Re: [PATCH] rfs: Receive Flow Steering

From: Rick Jones <rick.jones2@hp.com>
To: Tom Herbert <therbert@google.com>
Cc: Eric Dumazet <eric.dumazet@gmail.com>,
	Changli Gao <xiaosuo@gmail.com>,
	davem@davemloft.net, netdev@vger.kernel.org
Subject: Re: [PATCH] rfs: Receive Flow Steering
Date: Fri, 02 Apr 2010 11:25:01 -0700	[thread overview]
Message-ID: <4BB6367D.9090600@hp.com> (raw)
In-Reply-To: <g2i65634d661004021045uff7c0e25ge7dfd17929bc9ee9@mail.gmail.com>

Tom Herbert wrote:
> 
> 
> On Fri, Apr 2, 2010 at 10:01 AM, Rick Jones <rick.jones2@hp.com 
> <mailto:rick.jones2@hp.com>> wrote:
> 
>     Eric Dumazet wrote:
> 
> 
>         Your claim of RPS being not good for applications is wrong, our test
>         results show an improvement as is. Maybe your applications dont
>         scale,
>         because of bad habits, or collidings heuristics, I dont know.
> 
> 
>     The progression in HP-UX was IPS (10.20) (aka RPS) then TOPS (11.0)
>     (aka RFS). We found that IPS was great for
>     single-flow-per-thread-of-execution stuff and that TOPS was better
>     for multiple-flow-per-thread-of-execution stuff.  It was long enough
>     ago now that I can safely say for one system-level benchmark not
>     known to be a "networking" benchmark, and without a massive kernel
>     component, TOPS was a 10% win.  Not too shabby.
> 
>     It wasn't that IPS wasn't good in its context - just that TOPS was
>     even better.
> 
> I would assume that with IPS threads would migrate to where packets were 
> being delivered thus giving the same sort of locality TOPS was 
> providing?  That would work great without any other constraints 
> (multiple flows per thread, thread CPU bindings, etc.).

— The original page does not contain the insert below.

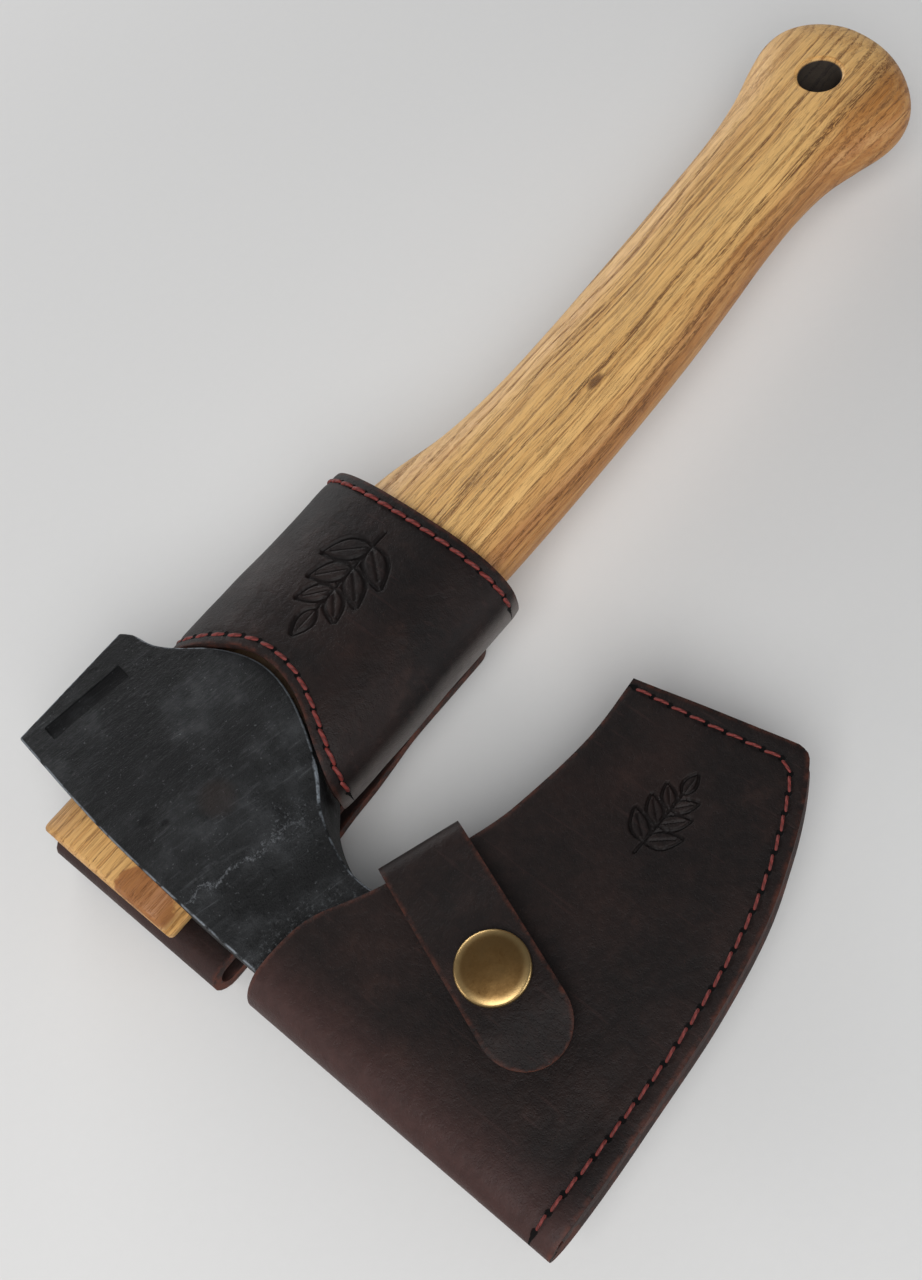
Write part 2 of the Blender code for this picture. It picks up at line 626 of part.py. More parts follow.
def build():
    clear_scene()
    steel = make_material("forged_steel", (0.035, 0.037, 0.042), 0.55, 0.85)
    bright = make_material("wedge_steel", (0.35, 0.35, 0.36), 0.45, 1.0)
    ash = make_material("ash_wood", (0.56, 0.36, 0.15), 0.45)
    wedge_wood = make_material("wedge_wood", (0.42, 0.25, 0.10), 0.55)
    leather = make_material("sheath_leather", (0.045, 0.022, 0.017), 0.5)
    holster_leather = make_material("holster_leather", (0.036, 0.022, 0.020), 0.5)
    red = make_material("red_thread", (0.40, 0.035, 0.025), 0.6)
    brass = make_material("antique_brass", (0.30, 0.20, 0.08), 0.35, 1.0)

    axe = make_carrier("axe")
    sheath = make_carrier("sheath")
    strap = make_carrier("strap", on_strap(HINGE_REACH, z=HINGE_Z), sheath)
    holster = make_carrier("holster")

    make_head(steel, axe)
    make_handle(ash, axe)
    make_wedges(wedge_wood, bright, axe)
    make_sheath(leather, red, sheath)
    make_snap(brass, sheath, strap)
    make_strap(leather, red, strap, sheath)
    make_sleeve(holster_leather, red, holster)
    make_panel(holster_leather, red, holster)


build()
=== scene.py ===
"""Dresses a sheathed carving hatchet: forged head, ash handle, leather blade sheath and belt holster.

Shapes are worked out in millimetres in the datum frame: X runs along the handle from the head to the
butt, Y runs from the bit to the poll and Z runs through the broad side. The datum sits on the handle's
axis at the head's top edge, half way through the head. add_piece() moves a finished shape into the
frame's metres.
"""

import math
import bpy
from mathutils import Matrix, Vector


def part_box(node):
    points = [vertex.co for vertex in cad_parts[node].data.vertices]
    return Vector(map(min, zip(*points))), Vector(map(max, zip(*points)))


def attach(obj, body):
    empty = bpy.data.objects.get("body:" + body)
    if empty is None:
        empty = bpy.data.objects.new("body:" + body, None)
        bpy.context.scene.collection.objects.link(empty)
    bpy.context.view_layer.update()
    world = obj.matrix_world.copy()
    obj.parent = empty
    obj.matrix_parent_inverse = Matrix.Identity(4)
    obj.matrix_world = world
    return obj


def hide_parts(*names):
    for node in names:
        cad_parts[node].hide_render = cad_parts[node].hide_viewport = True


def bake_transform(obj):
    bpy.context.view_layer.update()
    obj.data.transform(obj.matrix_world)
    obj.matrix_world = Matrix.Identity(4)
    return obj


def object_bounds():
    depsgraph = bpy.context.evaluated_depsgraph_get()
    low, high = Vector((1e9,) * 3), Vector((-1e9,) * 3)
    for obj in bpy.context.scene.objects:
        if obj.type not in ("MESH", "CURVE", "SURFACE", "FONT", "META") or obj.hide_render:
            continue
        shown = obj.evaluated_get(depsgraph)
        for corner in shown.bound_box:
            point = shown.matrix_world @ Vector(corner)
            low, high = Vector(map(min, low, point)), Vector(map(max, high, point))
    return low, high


bl_info = {
    "name": "Sheathed Hatchet",
    "version": (1, 0, 0),
    "blender": (4, 5, 0),
    "location": "View3D > Sidebar > Hatchet",
    "description": "Forged hatchet with an ash handle, a snapped leather sheath and a belt holster",
    "category": "Add Mesh",
}

import bmesh
import bpy
from bpy.props import FloatProperty, FloatVectorProperty, PointerProperty
from mathutils import Matrix, Vector, noise

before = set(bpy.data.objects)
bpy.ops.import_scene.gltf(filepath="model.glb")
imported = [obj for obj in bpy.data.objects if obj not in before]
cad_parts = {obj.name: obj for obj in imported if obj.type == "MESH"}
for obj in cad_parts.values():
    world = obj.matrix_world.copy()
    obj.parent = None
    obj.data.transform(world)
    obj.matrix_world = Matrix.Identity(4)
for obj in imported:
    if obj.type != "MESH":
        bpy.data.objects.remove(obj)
cad_low, cad_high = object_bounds()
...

Well... that depended - at the time, and still, we were and are also encouraging 
users and app designers to make copious use of processor/locality affinity (SMP 
and NUMA going back far longer in the RISC et al space than the x86 space).  So, 
it was and is entirely possible that the application thread of execution is 
hard-bound to a specific core/locality.  Also, I do not recall if HP-UX was as 
aggressive about waking a process/thread on the processor from which the wake-up 
came vs on the processor on which it last ran.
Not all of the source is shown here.